Little background on this trip. We visited the temple around 12yrs back in a group of 20 odd relatives from all parts of India. This time again, everyone was suppose to go plus some more. As it turns out, after 3 months of planning, its only ma, pa and me who are traveling and rest all are stuck with some or the other 'unavoidable' reasons. This justifies the loooong train journy cuz it would have been fun had everyone joined in. Not so much fun now! I found out little too late, somewhat like a mouse after biting the cheese placed nicely in the trap!

Coming back to the present day... The alarm went off at 0630 hrs (that's 6 30 in the morning you morons). Took me precisely 10 seconds to get outta my bed - not cuz I wanted to, but cuz I cud sense dad standing within a feet of me! Morning tea wasn't required cuz I was up and about like a watch dog, strange how dad's method of waking me up still works even after finishing school over a decade ago! Moms constant comments didn't phase me as I went about packing my bags while brushing my teeth. Yea, I am multi tasking! Nd Yea, I pack just before I leave! An hour later we were on our way to the station, I dun remember when I stopped replying to dads questions.. Maybe when he asked me why I needed the laptop! If only you knew dad, If only!

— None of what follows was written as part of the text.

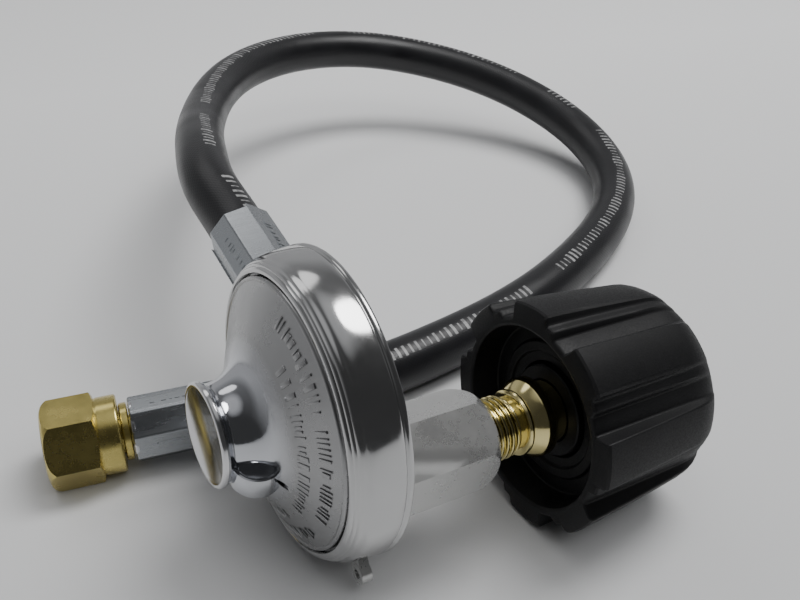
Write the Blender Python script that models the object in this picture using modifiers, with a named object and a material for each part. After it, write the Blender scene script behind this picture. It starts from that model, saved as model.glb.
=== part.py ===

So here we were, standing the borivali station at 0810hrs (that's 8 10 am, idiots!) And mom had a sudden attack of realization! I would have have chosen other words, but cmon guys, shez my mum! She said 'kitni bheed haina bombay main.. Dekho saari local trains full hai itni subah bhi'. I know it wasn't anything major and nothing more than just an effort for small talk. But cmon mum - I expected better! Something like taking a flight straight to Jammu or at least till Delhi! Ignoring her comment I asked dad about the total travel time. He looked at mum and said we'll reach tomorrow.. No exact number, no approx time either. The mouse just kept coming close n closer to the trap!

Train arrives and we all take our seats, dad still cribbing bout the laptop and mum checking out everyone in the neighbouring births. Its as if I have tattooed it in my destiny that 'I shall have at least one constantly crying infant and one ridiculously old couple'. Today the old couple turned out to be gujrati's, lets call them Mr. N Mrs Jignesh Shah (FYI I find them the most obnoxious and senseless travelers) and the baby, aka baby monster, belonged to a punjabi family, aka Kapoors (This should be fun!).

The journey begins and with it the hauling of the BM. I think he needed something to drink. How dumb! Whats the point of crying son, just tell dad u want whisky on the rocks, looks the Kapoor Sr starts his drinking session with a morning cup of tequila shot! Jr dude kept crying even after gulping down a gallon of milk and some. I wonder why is it illegal to slap these lil maniacs to shut em up! Cmon wouldn't u beat the hell outta your dog if it kept barking no matter what u tried? I would!

Anyways, once the train catches some momentum, Dad hands me my ticket and asks me to go and get it signed by the TC. Quite surprising! Why? I'll tell you! When three people are traveling, u don't need to individually get the ticket checked. He goes on 'Oh yea, we couldn't get u in the same compartment.. Ur reservation is in the seventh bogey from here. Its in second class' Ladies n gentlemen, That's how u trap a Mouse! So like an obedient kid, after almost half hour of shelling from both sides, I make my way to find my authorized seat! I finally reach the compartment after crossing 5 ac, 1 cooking and one stinking second class bogey. Guess what! Another fucking hauling monster, this time belonging to a joint family of 9 - all Mr and Mrs jignesh shah's! I waited for the TC for bout 45minutes, hungry for food and cigarettes! I thought I looked decent enough to pass as just another passenger but for some reason these idiots kept staring at me! Only comparison that I can think of would be the way everyone looked at Paulomi in roadies! The only difference - This is Hell down under, within, all around me!

Whats worse you ask? Its only 1200hrs - only 4 fucking hours have passed!!!